▶ **Problem**: Give the data below again, word for word.

▶ **Data shown**:
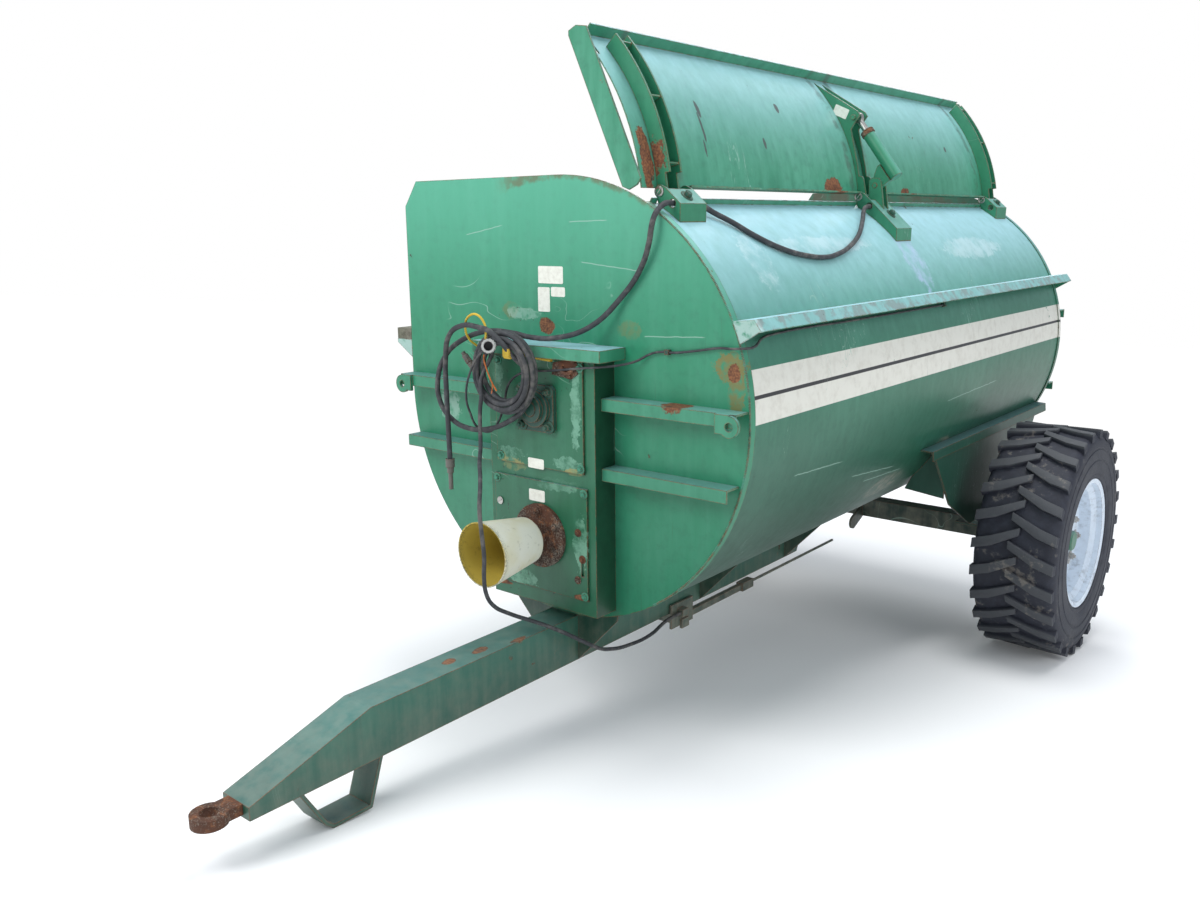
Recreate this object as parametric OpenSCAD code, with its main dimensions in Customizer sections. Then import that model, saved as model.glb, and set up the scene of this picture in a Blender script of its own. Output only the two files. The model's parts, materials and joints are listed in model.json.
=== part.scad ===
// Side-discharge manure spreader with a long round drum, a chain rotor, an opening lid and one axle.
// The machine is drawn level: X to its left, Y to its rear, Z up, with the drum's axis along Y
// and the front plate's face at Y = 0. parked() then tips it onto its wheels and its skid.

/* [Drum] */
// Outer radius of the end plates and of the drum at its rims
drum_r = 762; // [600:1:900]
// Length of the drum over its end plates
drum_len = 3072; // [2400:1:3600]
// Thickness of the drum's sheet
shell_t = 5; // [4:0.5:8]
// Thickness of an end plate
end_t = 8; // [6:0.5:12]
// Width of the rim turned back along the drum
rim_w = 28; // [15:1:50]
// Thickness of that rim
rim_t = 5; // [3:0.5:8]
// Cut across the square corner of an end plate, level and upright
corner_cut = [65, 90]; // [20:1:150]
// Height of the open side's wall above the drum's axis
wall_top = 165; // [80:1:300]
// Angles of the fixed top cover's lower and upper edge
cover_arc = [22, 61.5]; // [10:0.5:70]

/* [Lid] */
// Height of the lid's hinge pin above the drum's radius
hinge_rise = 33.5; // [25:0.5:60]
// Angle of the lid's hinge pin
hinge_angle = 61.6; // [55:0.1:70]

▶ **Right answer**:
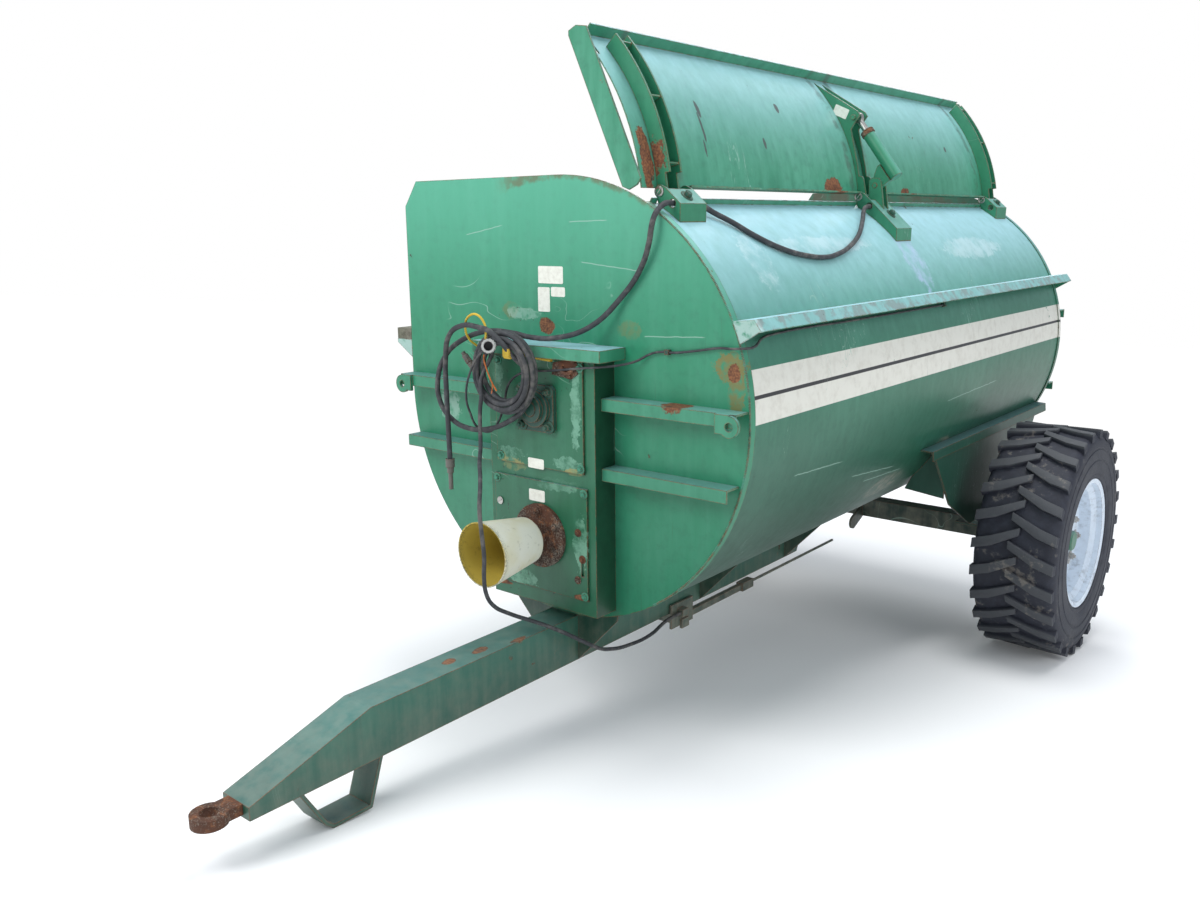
Recreate this object as parametric OpenSCAD code, with its main dimensions in Customizer sections. Then import that model, saved as model.glb, and set up the scene of this picture in a Blender script of its own. Output only the two files. The model's parts, materials and joints are listed in model.json.
=== part.scad ===
// Side-discharge manure spreader with a long round drum, a chain rotor, an opening lid and one axle.
// The machine is drawn level: X to its left, Y to its rear, Z up, with the drum's axis along Y
// and the front plate's face at Y = 0. parked() then tips it onto its wheels and its skid.

/* [Drum] */
// Outer radius of the end plates and of the drum at its rims
drum_r = 762; // [600:1:900]
// Length of the drum over its end plates
drum_len = 3072; // [2400:1:3600]
// Thickness of the drum's sheet
shell_t = 5; // [4:0.5:8]
// Thickness of an end plate
end_t = 8; // [6:0.5:12]
// Width of the rim turned back along the drum
rim_w = 28; // [15:1:50]
// Thickness of that rim
rim_t = 5; // [3:0.5:8]
// Cut across the square corner of an end plate, level and upright
corner_cut = [65, 90]; // [20:1:150]
// Height of the open side's wall above the drum's axis
wall_top = 165; // [80:1:300]
// Angles of the fixed top cover's lower and upper edge
cover_arc = [22, 61.5]; // [10:0.5:70]

/* [Lid] */
// Height of the lid's hinge pin above the drum's radius
hinge_rise = 33.5; // [25:0.5:60]
// Angle of the lid's hinge pin
hinge_angle = 61.6; // [55:0.1:70]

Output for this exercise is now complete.